During production processes, several sectors are affected by high peaks of Volatile Organic Compounds (VOC) concentrations, especially industries working in discontinuous or batch processes. Having discontinuous production, some production plants can emit variable polluted flows at different moments of the day. The pharmaceutical sector and fine chemicals industries are common examples of sectors with high peaks of VOC concentration in their emissions.
The Chemical sector – a sector with high environmental risk
The chemical sector is a sector with high environmental risk. The mixture of delicate raw materials, distillations and physicochemical reactions are constant in this sector. It is common to find combustion installations such as steam production boilers used in distillation operations, and in many cases explosive mixtures can even be generated. These conditions require having experts for the treatment of both emissions and waste.
In the chemical sector we find a wide range of pollutants, usually organic or inorganic compounds, fluorinated and halogenated.
There are several peculiarities of the production processes in the chemical sector. Very varied processes are developed in the chemical sector, in line with the great diversity of manufactured products: production of resins, composite materials, fertilizers, derivative products, lubricants, chemical products and substances, etc.
Taking into account all those polluting emissions that must be eliminated, regardless of whether their origin is a fixed source or a stationary source and the explosive risk that many of them have at source or in their subsequent mixing and handling, you need cutting-edge environmental equipment as the best option to guarantee your plant’s safety and your peace of mind, with or without ATEX needs.
The Pharma sector and its environmental peculiarities
One of the problems faced by the pharmaceutical sector is that several different chemical processes tend to coexist in obtaining a single product, while different products are made in the same plant. That is why it is necessary to customize the emissions treatment equipment by analyzing in detail and in a personalized way all the possibilities of chemical processes that are carried out in each production plant or laboratory.
Some peculiarities of the pharma sector are the fact that to obtain all the necessary formulations, the pharmaceutical sector carries out complex processes under difficult conditions that must be identified and controlled: LEL dilution, removal of particles, as well as alleviation of possible explosions due to mixtures of substances that are used in many processes for obtaining active principles.

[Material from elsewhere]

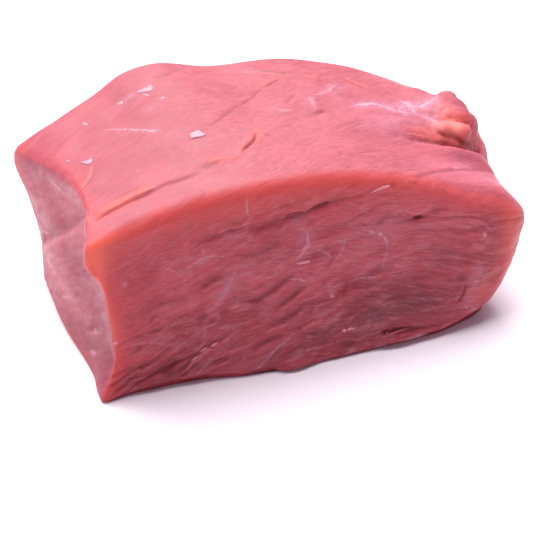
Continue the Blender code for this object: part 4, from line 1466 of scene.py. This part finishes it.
PATCHES = (
    # The cut front and the round end.
    # Rose: lighter tones of the meat, and painted light along the foot.
    *spots(
        (Patch, PatchTone.ROSE, FRONT),
        (35.6, 38.3, 14, 3.6, 12, 0.4), (32.3, 72.4, 16, 3.5, 12, 0.25), (55, 5, 14, 5, 0, 0.85),
        (24, 3, 18, 3, 0, 0.4), (65.3, 47.4, 14, 5, 15, 0.45), (87.3, 42.4, 22, 6, 12, 0.4),
        (117.1, 51.8, 18, 8, -10, 0.45), (121.3, 38.4, 9, 3.4, -10, 0.5), (138, 58, 34, 11, -15, 0.75),
    ),
    # Deep: deeper tones of the meat, and painted shade low on the front, above the cracks in the upper front and
    # under the knob.
    *spots(
        (Patch, PatchTone.DEEP, FRONT),
        (27.9, 12.2, 26, 9, 14, 0.45), (37.7, 26.6, 12, 5, 15, 0.35), (57, 72.5, 12, 2.6, -8, 0.35),
        (74, 69, 24, 5, 4, 0.28), (61.6, 27.8, 12, 6, 15, 0.3), (87.6, 24.3, 9, 3, 12, 0.5),
        (90.8, 74.5, 20, 2.8, 2, 0.25), (117.6, 24.9, 24, 10, 0, 0.4), (148.9, 46.2, 16, 8, -10, 0.1),
        (172, 36.1, 7, 14, 0, 0.45), (147.6, 18.9, 10, 8, 0, 0.35), (108, 3, 50, 10, 0, 0.42),
        (30, 4, 30, 9, 0, 0.22), (169.5, 68.4, 8, 2.4, -14, 1),
    ),
    # Mauve: a mauve tone of the meat, and painted shade in dents, low on the right and under the knob.
    *spots(
        (Patch, PatchTone.MAUVE, FRONT),
        (91.8, 12.8, 11, 4.4, 8, 0.6), (135.6, 19.7, 15, 9, 0, 0.85), (113.7, 15.5, 13, 8, 0, 0.6),
        (149.2, 35.7, 10, 3.4, -8, 0.5), (156.3, 26.4, 3.4, 2.4, 0, 0.5), (182, 64, 3.4, 5, 0, 0.5),
    ),
    # Coral: painted glow where light passes through thin edges and flaps.
    *spots(
        (Patch, PatchTone.CORAL, FRONT),
        (180, 38, 6, 18, -14, 0.55), (167.4, 18.2, 6, 6, 0, 0.35), (7.8, 36.4, 3, 9, 0, 0.35),
        (2, 70, 5.5, 9, 0, 0.9), (176, 72, 9, 3.4, 0, 0.7),
    ),
    # Lit: painted light on thin edges that catch the light.
    *spots(
        (Patch, PatchTone.LIT, FRONT),
        (-0.5, 69, 7.5, 8, -20, 0.56), (4, 50, 2.2, 14, 0, 0.42), (8, 74.5, 9, 1.8, 10, 0.4),
        (172, 71, 8, 3, -14, 0.34), (180, 48, 5, 12, 0, 0.2),
    ),
    *spots(
        (Patch, PatchTone.FILM, FRONT),
        (57.1, 65.8, 3.6, 1.5, -20, 0.52), (84.7, 67, 4.4, 1.8, 0, 0.52), (87.5, 58.9, 3.6, 5, 0, 0.22),
        (53.1, 40.7, 1.8, 3.6, -30, 0.39), (62.1, 32.9, 1.3, 1.3, 0, 0.39), (56.7, 23, 2.6, 1.6, 20, 0.28),
        (62.3, 51.3, 5, 1.6, 0, 0.25), (125, 56.7, 6, 1.8, 0, 0.33), (117.3, 37.9, 9, 2.8, 0, 0.25),
        (162.3, 25.9, 3, 3.4, 0, 0.36), (160.6, 15.9, 1.8, 4, 20, 0.22), (117.9, 14.5, 0.9, 2.4, 0, 0.28),
    ),
    # White: pale flecks, and a painted highlight by the knob.
    *spots(
        (Patch, PatchTone.WHITE, FRONT),
        (120, 2.1, 2.2, 1.2, 0, 0.35), (13.3, 53.7, 0.9, 1.1, 0, 0.4), (167.2, 45.2, 0.8, 1, 0, 0.45),
        (99, 28.9, 0.9, 0.6, 0, 0.55), (135.4, 3.2, 5, 1.4, 6, 0.45), (106, 2.8, 2.4, 1.2, 10, 0.3),
        (172, 71.4, 8, 2.4, -14, 0.12),
    ),
    # The plateau and the torn knob.
    *spots(
        (Patch, PatchTone.ROSE, TOP),
        (168, 12, 24, 9, 8, 0.6), (166, 24, 20, 7, 8, 0.5), (112, 20, 48, 9, 8, 0.26), (142, 43, 18, 9, 0, 0.35),
    ),
    # Deep: painted shade in the gap below the knob, and deeper tones of the meat.
    *spots(
        (Patch, PatchTone.DEEP, TOP),
        (168.5, 32.4, 7.5, 1.8, -4, 1), (52.5, 61.4, 26, 18, 20, 0.14), (116.7, 49.9, 6, 4, 35, 0.15),
        (112.6, 55.7, 16, 7, 25, 0.12), (119, 18.6, 7, 3, 20, 0.26),
    ),
    *spots(
        (Patch, PatchTone.MAUVE, TOP),
        (152.7, 46.9, 12, 5, 10, 0.25),
    ),
    # Coral: painted glow where light passes through thin edges and flaps.
    *spots(
        (Patch, PatchTone.CORAL, TOP),
        (15.1, 13.3, 6.6, 2.4, 6, 0.8), (60, 22.5, 3, 1.6, 0, 0.5), (81.6, 33.7, 2, 3.2, -20, 0.6),
        (143.6, 75, 5.4, 2.6, -48.6, 0.36), (173.6, 46, 4.4, 6.6, 0, 0.75), (154.8, 35.6, 8.6, 2.8, -8, 0.46),
        (171, 37, 8, 4.4, 0, 0.75), (52, 83.2, 1.5, 2.6, -25, 0.55), (25.1, 89.4, 5.6, 1.3, 0, 0.5),
        (106.6, 82.9, 2.4, 1.4, 40, 0.5), (80.1, 96, 7, 1.4, 0, 0.25), (134, 3.4, 6, 2, 10, 0.3),
    ),
    # Lit: painted light on the knob.
    *spots(
        (Patch, PatchTone.LIT, TOP),
        (171.4, 37.6, 8, 4.6, 0, 0.36),
    ),
    *spots(
        (Patch, PatchTone.FILM, TOP),
        (166, 13.5, 22, 7, 0, 0.4), (171, 23, 10, 6, 0, 0.3), (140, 42, 16, 8, 0, 0.22), (147, 40, 14, 7, 0, 0.35),
        (160.6, 55.6, 8, 5.4, 15, 0.68), (143.6, 56.6, 12, 4, 4, 0.55), (170.6, 51.7, 4, 5, 0, 0.4),
        (38.2, 80.6, 5, 1.6, 10, 0.7), (44.4, 66.1, 2, 1.8, 0, 0.55), (51.4, 71.6, 2.2, 1.6, 35, 0.55),
        (132.4, 72, 3.2, 2.2, 35, 0.45),
    ),
    # White: pale flecks, and painted highlights on the lip and the knob.
    *spots(
        (Patch, PatchTone.WHITE, TOP),
        (163.5, 15.8, 1.6, 0.6, 15, 0.45), (171.6, 37.4, 7.4, 4, 0, 0.16), (99, 53.6, 3, 1.2, -25, 0.35),
    ),
    # The square cut.
    # Rose: lighter tones of the meat, and painted light on the rounded top of the lower muscle just below the seam.
    *spots(
        (Patch, PatchTone.ROSE, LEFT),
        (60, 24, 30, 12, 0, 0.6), (36, 54, 24, 5, -38, 0.4), (52, 60, 36, 13, -20, 0.45),
    ),
    # Deep: deeper tones of the meat, and painted shade above the seam.
    *spots(
        (Patch, PatchTone.DEEP, LEFT),
        (12, 26, 7, 6, 0, 0.4), (24, 12, 16, 5, -20, 0.35), (52, 58, 24, 9, -30, 0.1),
    ),
    *spots(
        (Patch, PatchTone.MAUVE, LEFT),
        (34, 38, 10, 8, 0, 0.12),
    ),
    # Coral: painted glow where light passes through thin edges.
    *spots(
        (Patch, PatchTone.CORAL, LEFT),
        (8, 63, 9, 6, -40, 0.6), (86, 62, 5, 9, 0, 0.5), (34, 18, 34, 16, 0, 0.16), (56, 58, 34, 14, -20, 0.22),
    ),
    *spots(
        (Patch, PatchTone.FILM, LEFT),
        (16, 9.4, 4, 1.4, -30, 0.8), (14.6, 21.4, 3.4, 0.9, -35, 0.6),
    ),
    *spots(
        (Patch, PatchTone.WHITE, LEFT),
        (15.4, 9.6, 2.4, 1.1, -30, 0.35), (15, 20.9, 1.3, 0.8, 0, 0.6), (56.6, 67, 4.4, 0.9, 8, 0.5),
    ),
)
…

Regarding pollutants in the pharmaceutical sector, it is in the production of active ingredients where the pharmaceutical industry encounters its greatest emissions problems. During the storage and transport of solvents, by purging nitrogen reactors, in distillation and evaporation operations, in product drying and cleaning of equipment – this is where we find the highest emissions of VOCs to the atmosphere.

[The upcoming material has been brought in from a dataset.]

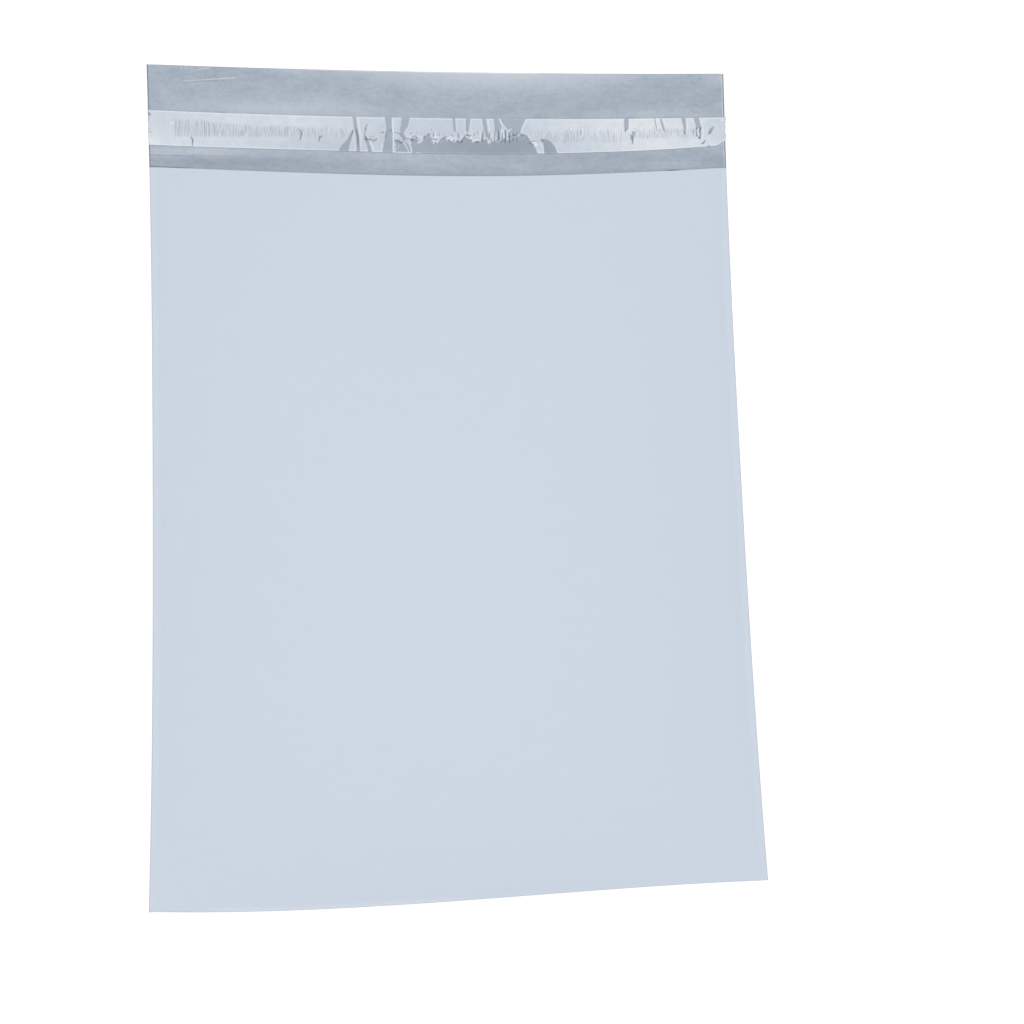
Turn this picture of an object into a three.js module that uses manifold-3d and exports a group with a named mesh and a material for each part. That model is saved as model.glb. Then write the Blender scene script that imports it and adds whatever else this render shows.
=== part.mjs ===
// A poly mailer bag, lying flat on its back with its flap unfolded.
// One length of plastic film is folded once, at the bottom, and welded along both sides. The back
// panel runs on past the mouth as the flap, which carries a strip of adhesive under a release liner.
// Millimetres: X runs across the bag, Y from the bottom fold to the flap, and Z up from the floor.
// The origin is on the floor, in the middle of the bag's outline.

import * as THREE from 'three';
import { mergeVertices } from 'three/addons/utils/BufferGeometryUtils.js';
import Module from 'manifold-3d';

const wasm = await Module();
wasm.setup();

// The flat bag, measured between its corners
const BAG_WIDTH = 356;
const POCKET_LENGTH = 434.7;
const FLAP_LENGTH = 62.6;
const FILM_GAUGE = 0.065;

// The seams: a hot knife's weld along each side, and the crease of the bottom fold
const WELD_WIDTH = 4;
const CREASE_DEPTH = 1;

// Clear height between the panels, where the front one stands off the back one, and how soon it is
// reached from the welds and from the fold: the higher the power, the flatter the panel's middle
const POCKET_RISE = 7;
const MOUTH_RISE = 6;
const WELD_RISE_POWER = 3;
const FOLD_RISE_POWER = 8;

// How far each edge leaves the straight line between its corners, at the middle, and how much
// further it does so towards the left than towards the right
const TOP_BOW = 1.8;
const MOUTH_BOW = 7.6;
const MOUTH_LEAN = -1;
const FOLD_BOW = 2.5;
const FOLD_LEAN = 3.5;
const SIDE_BOW = 2.9;
const SIDE_BOW_POWER = 2.4;
// The mouth was cut a little out of square: its right corner is this much nearer to the flap's edge
const MOUTH_SLANT = 2.5;

// Release liner: its distance from the mouth, at the corners, and its own size. The bow is at the
// middle, and the taper is what its lower edge loses at the right end, from TAPER_START onwards
const LINER_SETBACK = 12;
const LINER_WIDTH = 21.9;
const LINER_BOW = 3;
const LINER_TAPER = 3.8;
const TAPER_START = 0.4;
const LINER_GAUGE = 0.05;

// Adhesive strip: it stays back from the liner's edges
const ADHESIVE_GAUGE = 0.1;
const ADHESIVE_SIDE_MARGIN = 1.5;
const ADHESIVE_END_MARGIN = 1.6;

// Facets
const POCKET_COLUMNS = 24;
const POCKET_ROWS = 30;
const FLAP_ROWS = 4;
const STRIP_COLUMNS = 28;

// The panels' columns: a weld on each side, and the pocket's own columns between them
const PANEL_COLUMNS = POCKET_COLUMNS + 2;

// The share of the half width between the welds, which the edges' bows also go by
function panelShare(column) {
  return THREE.MathUtils.clamp((2 * (column - 1)) / POCKET_COLUMNS - 1, -1, 1);
}

// An edge's distance below its corners' line, at the share s from -1 on the left to 1 on the right
const sag = (bow, lean, s) => (1 - s * s) * (bow - lean * s);

// The fold hangs lowest of all, and the outline is centred on the origin from there
const foldShares = Array.from({ length: PANEL_COLUMNS + 1 }, (_, column) => panelShare(column));
const FOLD_DROP = Math.max(...foldShares.map((s) => sag(FOLD_BOW, FOLD_LEAN, s)));

const HALF_WIDTH = BAG_WIDTH / 2;
const OUTLINE_LENGTH = POCKET_LENGTH + FLAP_LENGTH + FOLD_DROP;
const FOLD_CORNER_Y = FOLD_DROP - OUTLINE_LENGTH / 2;
const MOUTH_CORNER_Y = FOLD_CORNER_Y + POCKET_LENGTH;
const TOP_CORNER_Y = MOUTH_CORNER_Y + FLAP_LENGTH;

// The edges that run across the bag, each as its Y at the share s
const foldEdge = (s) => FOLD_CORNER_Y - sag(FOLD_BOW, FOLD_LEAN, s);
const mouthEdge = (s) => MOUTH_CORNER_Y + (MOUTH_SLANT / 2) * s - sag(MOUTH_BOW, MOUTH_LEAN, s);
const topEdge = (s) => TOP_CORNER_Y - sag(TOP_BOW, 0, s);
const linerBase = (s) => MOUTH_CORNER_Y + LINER_SETBACK - sag(LINER_BOW, 0, s);
const linerTop = (s) => linerBase(s) + LINER_WIDTH;

function linerBottom(s) {
  const alongTaper = Math.max(0, (s - TAPER_START) / (1 - TAPER_START));
  return linerBase(s) + LINER_TAPER * alongTaper ** 2;
}

// Both sides draw in a little between the corners
function halfWidthAt(y) {
  const fromMiddle = Math.abs((2 * y) / OUTLINE_LENGTH);
  return HALF_WIDTH - SIDE_BOW * Math.max(0, 1 - fromMiddle ** SIDE_BOW_POWER);
}

// A closed slab from a box of columns by rows: place(column, row, side) gives each of its points,
// on the lower face where side is 0 and on the upper face where it is 1
function slab(columns, rows, place) {
  const box = new THREE.BoxGeometry(columns, rows, 1, columns, rows, 1);
  box.deleteAttribute('normal');
  box.deleteAttribute('uv');
  const geometry = mergeVertices(box);
  const position = geometry.getAttribute('position');
  for (let i = 0; i < position.count; i++) {
    const column = Math.round(position.getX(i) + columns / 2);
    const row = Math.round(position.getY(i) + rows / 2);
    const side = position.getZ(i) > 0 ? 1 : 0;
    position.setXYZ(i, ...place(column, row, side));
  }
  return geometry;
}

function toSolid(geometry) {
  return new wasm.Manifold(new wasm.Mesh({
    numProp: 3,
    vertProperties: new Float32Array(geometry.getAttribute('position').array),
    triVerts: new Uint32Array(geometry.index.array),
  }));
}

function toGeometry(solid) {
  const mesh = solid.getMesh();
  const geometry = new THREE.BufferGeometry();
  geometry.setAttribute('position', new THREE.BufferAttribute(mesh.vertProperties, 3));
  geometry.setIndex(new THREE.BufferAttribute(mesh.triVerts, 1));
  return geometry;
}

function panelX(column, y) {
  const outer = halfWidthAt(y);
  if (column === 0) return -outer;
  if (column === PANEL_COLUMNS) return outer;
  return (outer - WELD_WIDTH) * panelShare(column);
}

// The pocket's rows: the bottom fold, the end of its crease, and even steps up to the mouth
function pocketShare(row) {
  const crease = CREASE_DEPTH / POCKET_LENGTH;
  return row === 0 ? 0 : crease + ((1 - crease) * (row - 1)) / (POCKET_ROWS - 1);
}

function pocketPoint(column, row) {
  const s = panelShare(column);
  const y = THREE.MathUtils.lerp(foldEdge(s), mouthEdge(s), pocketShare(row));
  return [panelX(column, y), y];
}

function flapPoint(column, row) {
  const s = panelShare(column);
  const y = THREE.MathUtils.lerp(mouthEdge(s), topEdge(s), row / FLAP_ROWS);
  return [panelX(column, y), y];
}

// Clear height between the panels: none in the welds and the crease, steep beside them, and
// nearly level in between
function pocketHeight(column, row) {
  if (row < 2 || column < 2 || column > PANEL_COLUMNS - 2) return 0;
  const t = pocketShare(row);
  const crown = THREE.MathUtils.lerp(POCKET_RISE, MOUTH_RISE, t * t);
  const fromWelds = 1 - Math.abs(panelShare(column)) ** WELD_RISE_POWER;
  const fromFold = 1 - (1 - t) ** FOLD_RISE_POWER;
  return crown * fromWelds * fromFold;
}

function backPanelWithFlap() {
  return slab(PANEL_COLUMNS, POCKET_ROWS + FLAP_ROWS, (column, row, side) => {
    const onFlap = row > POCKET_ROWS;
    const point = onFlap ? flapPoint(column, row - POCKET_ROWS) : pocketPoint(column, row);
    return [...point, side * FILM_GAUGE];
  });
}

function frontPanel() {
  return slab(PANEL_COLUMNS, POCKET_ROWS, (column, row, side) => {
    const inside = FILM_GAUGE + pocketHeight(column, row);
    return [...pocketPoint(column, row), inside + side * FILM_GAUGE];
  });
}

// The folded and welded film: its two panels are one body in the welds and the crease
function filmGeometry() {
  return toGeometry(toSolid(backPanelWithFlap()).add(toSolid(frontPanel())));
}

// A flat strip across the flap, between two edges and from one height to another, whose ends stay
// that far back from the film's sides
function strip(lowEdge, highEdge, endMargin, bottom, top) {
  return slab(STRIP_COLUMNS, 1, (column, row, side) => {
    const s = (2 * column) / STRIP_COLUMNS - 1;
    const y = row === 0 ? lowEdge(s) : highEdge(s);
    return [(halfWidthAt(y) - endMargin) * s, y, side === 0 ? bottom : top];
  });
}

const ADHESIVE_TOP = FILM_GAUGE + ADHESIVE_GAUGE;

function adhesiveGeometry() {
  const low = (s) => linerBottom(s) + ADHESIVE_SIDE_MARGIN;
  const high = (s) => linerTop(s) - ADHESIVE_SIDE_MARGIN;
  return strip(low, high, ADHESIVE_END_MARGIN, FILM_GAUGE, ADHESIVE_TOP);
}

function linerGeometry() {
  return strip(linerBottom, linerTop, 0, ADHESIVE_TOP, ADHESIVE_TOP + LINER_GAUGE);
}

function piece(name, geometry, look) {
  geometry.computeVertexNormals();
  const mesh = new THREE.Mesh(geometry, new THREE.MeshStandardMaterial({ metalness: 0, ...look }));
  mesh.name = name;
  return mesh;
}

const mailer = new THREE.Group();
mailer.name = 'poly_mailer_bag';
mailer.add(piece('mailer_film', filmGeometry(), { color: '#cdd7e3', roughness: 0.5 }));
mailer.add(piece('adhesive_strip', adhesiveGeometry(), { color: '#9ca7b4', roughness: 0.3 }));
mailer.add(piece('release_liner', linerGeometry(), { color: '#d3d9e0', roughness: 0.4 }));

export default mailer;
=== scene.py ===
"""A poly mailer bag, lying flat on its back with its flap unfolded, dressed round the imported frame.

Three pieces take the place of the three CAD nodes: the folded and welded film, the adhesive strip
on its flap, and the wrinkled release liner that covers the strip. Lengths are in millimetres where
no comment says metres, in the frame of the part: X across the bag, Y from the bottom fold to the
flap's edge, Z up from the floor.
"""

import math

import bpy
import numpy as np
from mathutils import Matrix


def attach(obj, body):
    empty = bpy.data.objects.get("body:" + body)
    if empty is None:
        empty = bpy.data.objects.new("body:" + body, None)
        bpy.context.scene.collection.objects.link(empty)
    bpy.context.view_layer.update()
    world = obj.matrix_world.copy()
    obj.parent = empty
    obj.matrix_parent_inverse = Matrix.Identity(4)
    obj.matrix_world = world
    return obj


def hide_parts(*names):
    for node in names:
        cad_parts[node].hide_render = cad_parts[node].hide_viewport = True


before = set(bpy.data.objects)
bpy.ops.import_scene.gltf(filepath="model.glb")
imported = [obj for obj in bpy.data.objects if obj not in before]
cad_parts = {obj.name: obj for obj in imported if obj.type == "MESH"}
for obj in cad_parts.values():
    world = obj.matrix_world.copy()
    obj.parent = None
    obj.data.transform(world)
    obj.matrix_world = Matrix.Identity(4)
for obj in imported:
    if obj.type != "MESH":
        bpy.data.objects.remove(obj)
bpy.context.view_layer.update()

MM = 0.001

# The camera, at the photo's place: metres, degrees and millimetres of focal length
CAMERA_PLACE = (-0.06296, -0.12885, 0.82237)
CAMERA_TURN = (7.31926, -6.47465, -1.99542)
CAMERA_LENS = 49.254

# The flat bag, as in the part
BAG_WIDTH = 356.0
POCKET_LENGTH = 434.7
FLAP_LENGTH = 62.6
FILM_GAUGE = 0.065
WELD_WIDTH = 4.0
CREASE_DEPTH = 1.0
POCKET_RISE = 7.0
MOUTH_RISE = 6.0
WELD_RISE_POWER = 3
FOLD_RISE_POWER = 8
TOP_BOW = 1.8
MOUTH_BOW = 7.6
MOUTH_LEAN = -1.0
FOLD_BOW = 2.5
FOLD_LEAN = 3.5
SIDE_BOW = 2.9
SIDE_BOW_POWER = 2.4
MOUTH_SLANT = 2.5
LINER_SETBACK = 12.0
LINER_WIDTH = 21.9
LINER_BOW = 3.0
LINER_TAPER = 3.8
TAPER_START = 0.4
LINER_GAUGE = 0.05
ADHESIVE_GAUGE = 0.1
ADHESIVE_SIDE_MARGIN = 1.5
ADHESIVE_END_MARGIN = 1.6

HALF_WIDTH = BAG_WIDTH / 2


def sag(bow, lean, s):
    """Distance below the corners' line: one less the share squared, times the bow that leans."""
    return (1 - s * s) * (bow - lean * s)


FOLD_DROP = float(np.max(sag(FOLD_BOW, FOLD_LEAN, np.linspace(-1, 1, 25))))
OUTLINE_LENGTH = POCKET_LENGTH + FLAP_LENGTH + FOLD_DROP
FOLD_CORNER_Y = FOLD_DROP - OUTLINE_LENGTH / 2
MOUTH_CORNER_Y = FOLD_CORNER_Y + POCKET_LENGTH
TOP_CORNER_Y = MOUTH_CORNER_Y + FLAP_LENGTH


# Each edge across the bag is the line between its corners, less its sag at the share s, from -1 on
# the left to 1 on the right


def fold_edge(s):
    return FOLD_CORNER_Y - sag(FOLD_BOW, FOLD_LEAN, s)


def mouth_edge(s):
    return MOUTH_CORNER_Y + MOUTH_SLANT / 2 * s - sag(MOUTH_BOW, MOUTH_LEAN, s)


def top_edge(s):
    return TOP_CORNER_Y - sag(TOP_BOW, 0, s)


def liner_base(s):
    return MOUTH_CORNER_Y + LINER_SETBACK - sag(LINER_BOW, 0, s)


def liner_top(s):
    return liner_base(s) + LINER_WIDTH


def liner_bottom(s):
    """The base line, and the taper times the square of the share past the taper's start."""
    along = np.maximum(0, (s - TAPER_START) / (1 - TAPER_START))
    return liner_base(s) + LINER_TAPER * along**2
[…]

Moreover, the pharmaceutical industry has to deal with many other pollutants, such as: acetone, halogenated compounds, ammonia, hydrochloric acid, hydrobromic acid, methanol, methylene chloride, triton-B, benzyl chloride, dichloromethane, toluene, ethanol, thionyl chloride, isopropanol, benzylamine, tetrahydrofuran, bromates and bromides, etc.
The high pollutant concentration in emissions peaks causes high and sudden rises in temperature in the Regenerative Thermal Oxidizer (RTO) combustion chamber.
The problem when we have a concentration peak in an oxidizer is that the temperature in the RTO combustion chamber will rise quickly because there will suddenly be more amount of oxidizable compounds.
…and the technical solution
To avoid that, there are several effective solutions depending on the specific situation, the circumstance surrounding the plant and the result we need to achieve.
To avoid those temperature rises, a control is used in the RTO that adds atmospheric air. Thus, the process air is diluted, the concentration is lowered, and the temperature in the combustion chamber is therefore lowered.
If the dilution is still not sufficient, one of the most effective solutions is to perform a hot bypass in the RTO combustion chamber. The hot bypass consists of generating an output stream directly from the combustion chamber. A control valve is installed to this stream, which will be regulated with the chamber temperature probes. At the moment when the equipment receives a high concentration of compounds and the temperature rises excessively and the dilution is not enough to lower the temperature, the hot bypass control valve will open to release the excess energy.
To sum-up, Regenerative Thernal Oxidizer (RTO) is the most suitable technology for the chemical and pharma sectors to manage their challenges of high pollutant concentration peaks in its emissions during production processes, for safer operations and a clean environment, and which is in compliance with the most restrictive environmental legislation nowadays.